The possibility of sludge building up on the device, muting the light, as the large tanks are filled and depleted is a potential reliability problem that might be overcome by "potting" the fibers in a clear plastic that repels hydrocarbons, says Weiss.
The transfer of this technology to a private company is the maiden effort of Sandia's new Mission Centric Venturing program, intended to expedite interactions with industry. The program offers Sandia researchers the alternative of marketing their ideas commercially while remaining at Sandia.
Detection device for landfill When people are interested in the behavior of a landfill that holds chemicals that may undesirably leach into groundwater, the problem naturally comes up: How can an observer tell what the chemicals in a landfill are doing?

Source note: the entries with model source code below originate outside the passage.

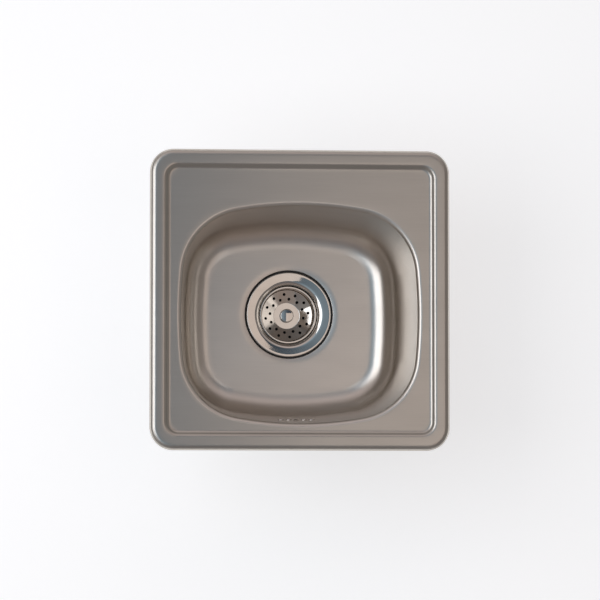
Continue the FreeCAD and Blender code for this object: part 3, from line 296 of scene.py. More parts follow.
# Width of the strip next to a rounding, as a share of the rounding's reach
STRIP = 0.4
ROUNDING_STEPS = 3
DRILL_SIDES = 40
# Half the width of a thread's ridge at its foot and at its crest, as a share of the pitch
THREAD_FOOT = 0.49
THREAD_CREST = 0.07


def new_object(name: str, points: np.ndarray, faces: Sequence[Sequence[int]]) -> Object:
    """Make a mesh object.

    Args:
        name: the object's name.
        points: its points in millimetres.
        faces: point numbers of each face.

    Returns:
        The object, linked to the scene.
    """
    mesh = bpy.data.meshes.new(name)
    mesh.from_pydata((np.asarray(points, float) * MM).tolist(), [], [list(f) for f in faces])
    made = bpy.data.objects.new(name, mesh)
    bpy.context.scene.collection.objects.link(made)
    return made


def edit(piece: Object, change: Callable[[Mesh], None]) -> None:
    """Change a piece's mesh in place.

    Args:
        piece: the object.
        change: what is done to its mesh.
    """
    mesh = bmesh.new()
    mesh.from_mesh(piece.data)
    change(mesh)
    mesh.to_mesh(piece.data)
    mesh.free()


def face_outwards(mesh: Mesh) -> None:
    """Turn every face to the outside of its closed skin."""
    bmesh.ops.recalc_face_normals(mesh, faces=mesh.faces)


def smooth(piece: Object) -> None:
    """Shade a piece smoothly between its creases."""
    piece.data.shade_smooth()
    piece.data.set_sharp_from_angle(angle=CREASE)


def settle(piece: Object) -> None:
    """Turn a piece's modifiers into its mesh.

    Args:
        piece: the object.
    """
    graph = bpy.context.evaluated_depsgraph_get()
    mesh = bpy.data.meshes.new_from_object(
        piece.evaluated_get(graph), preserve_all_data_layers=True, depsgraph=graph)
    piece.modifiers.clear()
    piece.data = mesh


def carve(piece: Object, tool: Object) -> None:
    """Cut a tool out of a piece and drop the tool.

    Args:
        piece: the object that changes.
        tool: a closed mesh.
    """
    step = piece.modifiers.new("carve", "BOOLEAN")
    step.operation = "DIFFERENCE"
    step.object = tool
    step.solver = "MANIFOLD"
    settle(piece)
    bpy.data.objects.remove(tool)


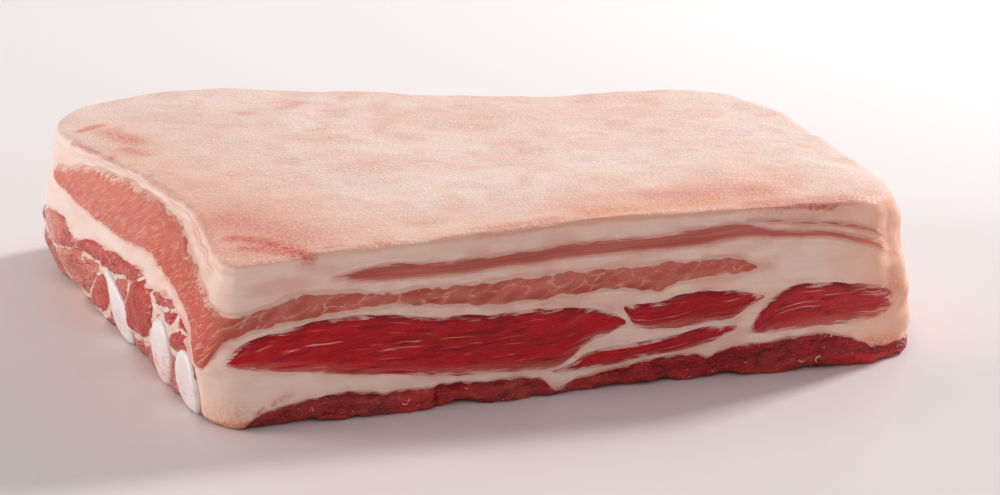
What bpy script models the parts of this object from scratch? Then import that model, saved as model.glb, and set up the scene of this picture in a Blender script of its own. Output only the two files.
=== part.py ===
"""Pork belly slab: rind on top, then fat with sheets of lean lying in it, and three rib ends.

The slab is one thick block of fat. Every sheet of lean and every rib is its own
solid. It lies in a pocket of the fat and runs through to the cut faces, where it
is flush with the fat. All lengths are in millimetres until the meshes are made,
and they count from the front left corner at table height: x along the long front
cut, y to the back, z up. At the end the slab is moved so that the origin lies
under its middle.
"""

import bmesh
import bpy
import numpy as np

MM = 0.001
GAP = 0.3  # clearance between a piece of lean or bone and the fat round it

# ---- the outer form -------------------------------------------------------

# Round the slab, anticlockwise from the front left corner. Each line holds x and
# y where the slab is widest, how far the rind edge lies inside that, how far the
# foot lies inside it, and the radius of the rind edge.
OUTLINE = [
    (-4, -1, 8, 2, 2),
    (3, -9, 5, 1, 2),
    (30, -11, 4, 0, 2),
    (90, -10, 4, 0, 2),
    (150, -10, 4, 0, 2),
    (205, -13, 4, 0, 2),
    (240, -14, 4, 0, 4),
    (257, -8, 5, 0, 6),
    (268, 16, 5, 1, 7),
    (274, 60, 4, 3, 7),
    (274, 110, 3, 6, 7),
    (271, 152, 3, 6, 7),
    (258, 184, 4, 6, 7),
    (225, 197, 4, 6, 7),
    (165, 204, 4, 6, 6),
    (100, 218, 4, 6, 6),
    (50, 229, 4, 6, 5),
    (15, 228, 5, 8, 4),
    (-13, 214, 6, 9, 3),
    (-25, 192, 7, 5, 3),
    (-25, 160, 9, 9, 3),
    (-18, 120, 14, 3, 2),
    (-13, 80, 19, 3, 2),
    (-9, 40, 17, 1, 2),
    (-6, 10, 11, 2, 2),
]
WIDEST = 0.38  # share of the height at which the slab is widest
SLANT_POWER = 1.3  # how the side leans in above that
FOOT_POWER = 1.8  # and how it tucks in below
FRONT_Y = -9.0
BACK_Y = 236.0  # back edge at x = 0
BACK_SLOPE = -0.175  # the slab narrows to the right
FRONT_HEIGHT = [(-30, 56), (0, 57.5), (35, 60.5), (100, 62), (150, 63.3), (215, 62.8),
                (240, 62), (256, 59), (280, 54)]
BACK_HEIGHT = [(-30, 59), (0, 61), (40, 61), (100, 59), (150, 55.5), (215, 54),
               (255, 55), (280, 54)]
FOOT_RADIUS = 3.0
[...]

For leaching to occur, liquid must be present.
Weiss's solution: Arrange two fiber optic cables like snakes, one above the other, in the landfill. Shine a light through the fibers. Because the temperatures of the fibers change the amount of light scattered by them, the emissions can be used to indicate the temperature at any point along the fiber. That temperature is determined in part by how much water is in the surrounding soil. Thus, fluid flowing down through the landfill would produce a clear signal from the wetted, cooled fiber.
Weiss's innovative fiber optic sensors have received 12 patents in the last ten years - five of them with Sandia and the others with the U.S. Department of Energy.